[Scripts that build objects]
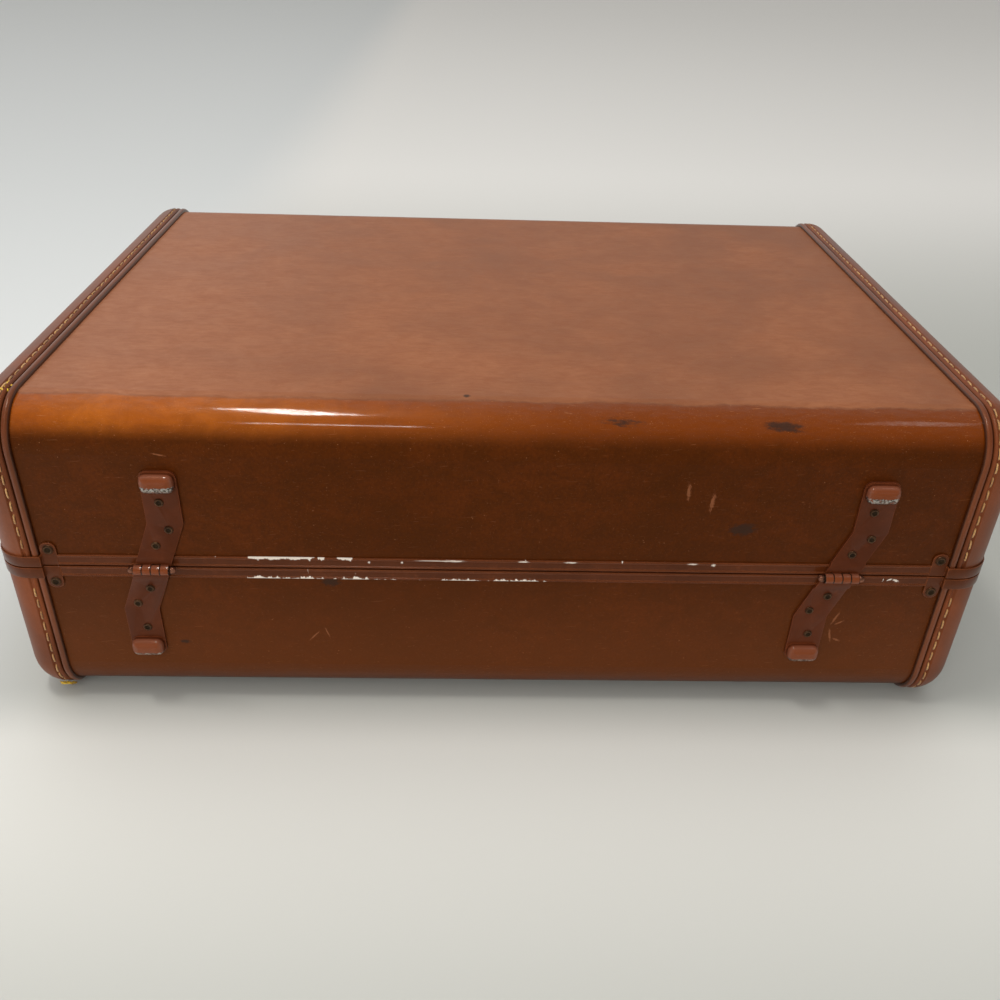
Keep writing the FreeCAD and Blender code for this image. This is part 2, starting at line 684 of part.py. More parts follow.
def handle_eye(name, middle):
    """Eye round the pin with a neck that runs down into the grip."""
    eye = rod(name + "_round", "size.eye_radius", "size.eye_width",
              (middle, HANDLE_Y, "size.handle_height"), ABOUT_Y)
    neck = box(name + "_neck", about(middle, "size.eye_width"), about(HANDLE_Y, "size.neck_thickness"),
               ("size.handle_height - size.grip_start", "size.handle_height"))
    bore = rod(name + "_bore", "size.handle_pin_radius + size.bore_clearance", REAMER,
               (middle, HANDLE_Y, "size.handle_height"), ABOUT_Y)
    return cut(name, fused(name + "_whole", eye, neck), bore)


def bent_path(sketch, corners, bend):
    """Open path of straight runs joined by quarter bends, its points and radii tied to the sheet."""
    points = [FreeCAD.Vector(worked_out(across), worked_out(up), 0) for across, up in corners]
    bulge = worked_out(bend) * (1 - 0.5 ** 0.5)
    for index, (start, end) in enumerate(zip(points, points[1:])):
        if index % 2 == 0:
            sketch.addGeometry(Part.LineSegment(start, end), False)
        else:
            middle = (start + end) / 2
            outwards = FreeCAD.Vector(1 if middle.x > 0 else -1, -1, 0).normalize()
            sketch.addGeometry(Part.Arc(start, middle + outwards * bulge, end), False)

    def end_at(piece, point):
        return 1 if sketch.getPoint(piece, 1).distanceToPoint(point) < CLOSE else 2

    last = len(points) - 2
    for index, (corner, point) in enumerate(zip(corners, points)):
        piece = min(index, last)
        if 0 < index <= last:
            sketch.addConstraint(Sketcher.Constraint("Coincident", index - 1, end_at(index - 1, point),
                                                     piece, end_at(piece, point)))
        for kind, expression in zip(("DistanceX", "DistanceY"), corner):
            tie(sketch, kind, (-1, 1, piece, end_at(piece, point)), expression)
    for index in range(1, last, 2):
        tie(sketch, "Radius", (index,), bend)


def oval(sketch, centre, width, thickness):
    """Ellipse whose centre and two diameters are tied to the sheet."""
    middle = FreeCAD.Vector(worked_out(centre[0]), worked_out(centre[1]), 0)
    sketch.addGeometry(Part.Ellipse(middle, worked_out(width) / 2, worked_out(thickness) / 2), False)
    sketch.exposeInternalGeometry(0)
    sketch.addConstraint(Sketcher.Constraint("Horizontal", 1))
    tie(sketch, "DistanceX", (-1, 1, 0, 3), centre[0])
    tie(sketch, "DistanceY", (-1, 1, 0, 3), centre[1])
    tie(sketch, "Distance", (1, 1, 1, 2), width)
    tie(sketch, "Distance", (2, 1, 2, 2), thickness)


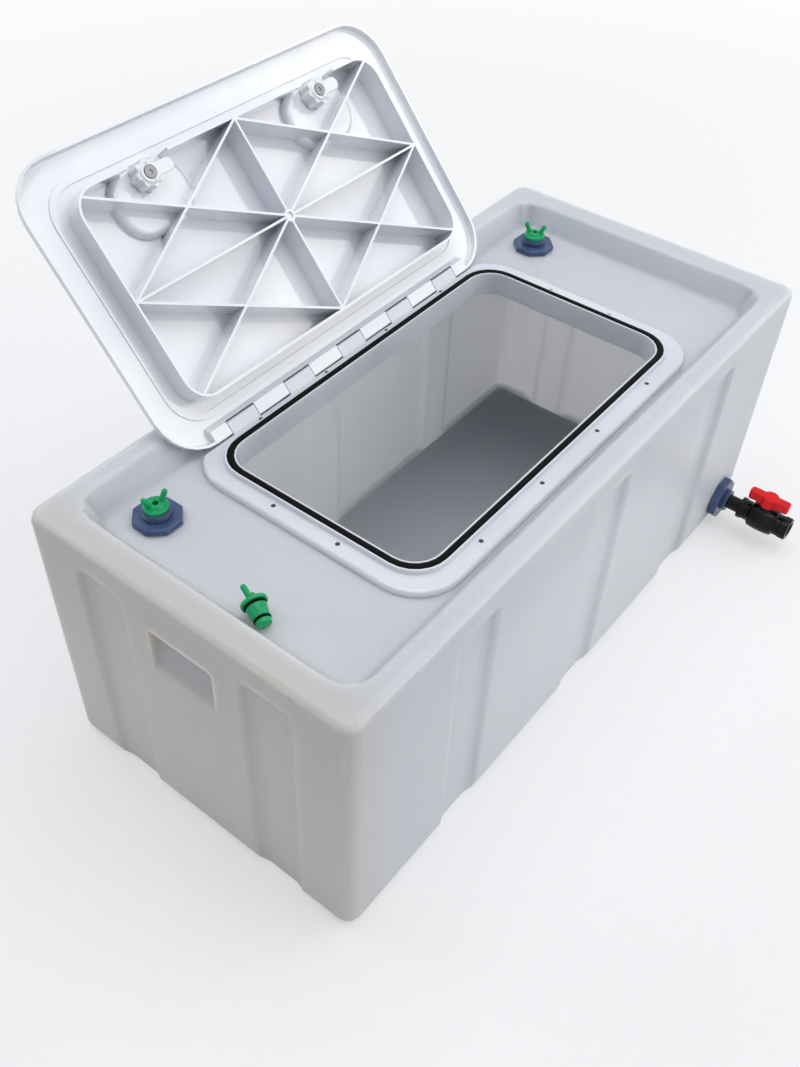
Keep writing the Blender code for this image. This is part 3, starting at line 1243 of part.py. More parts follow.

# Exercise:
Quote the data above verbatim from its first line to the line that includes "return cut(name, fused(name", with both boundary lines retained.

# Result:
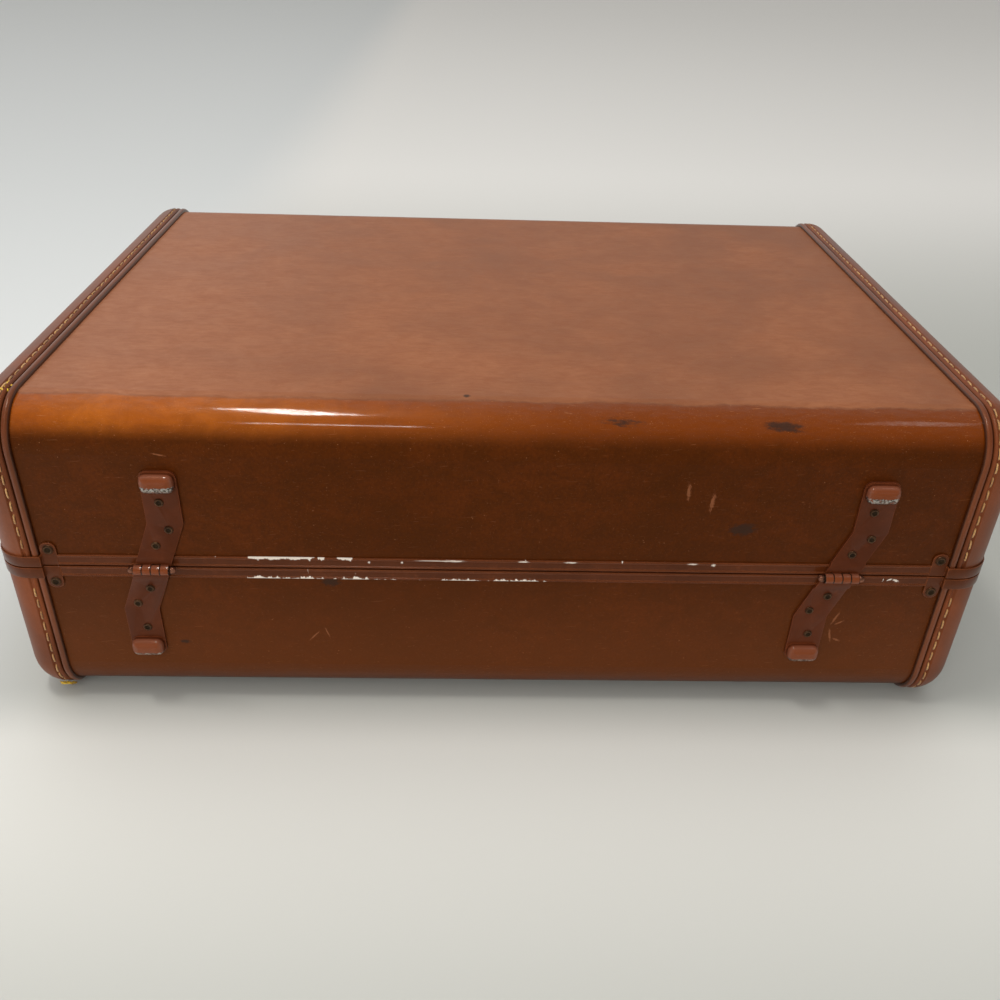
Keep writing the FreeCAD and Blender code for this image. This is part 2, starting at line 684 of part.py. More parts follow.
def handle_eye(name, middle):
    """Eye round the pin with a neck that runs down into the grip."""
    eye = rod(name + "_round", "size.eye_radius", "size.eye_width",
              (middle, HANDLE_Y, "size.handle_height"), ABOUT_Y)
    neck = box(name + "_neck", about(middle, "size.eye_width"), about(HANDLE_Y, "size.neck_thickness"),
               ("size.handle_height - size.grip_start", "size.handle_height"))
    bore = rod(name + "_bore", "size.handle_pin_radius + size.bore_clearance", REAMER,
               (middle, HANDLE_Y, "size.handle_height"), ABOUT_Y)
    return cut(name, fused(name + "_whole", eye, neck), bore)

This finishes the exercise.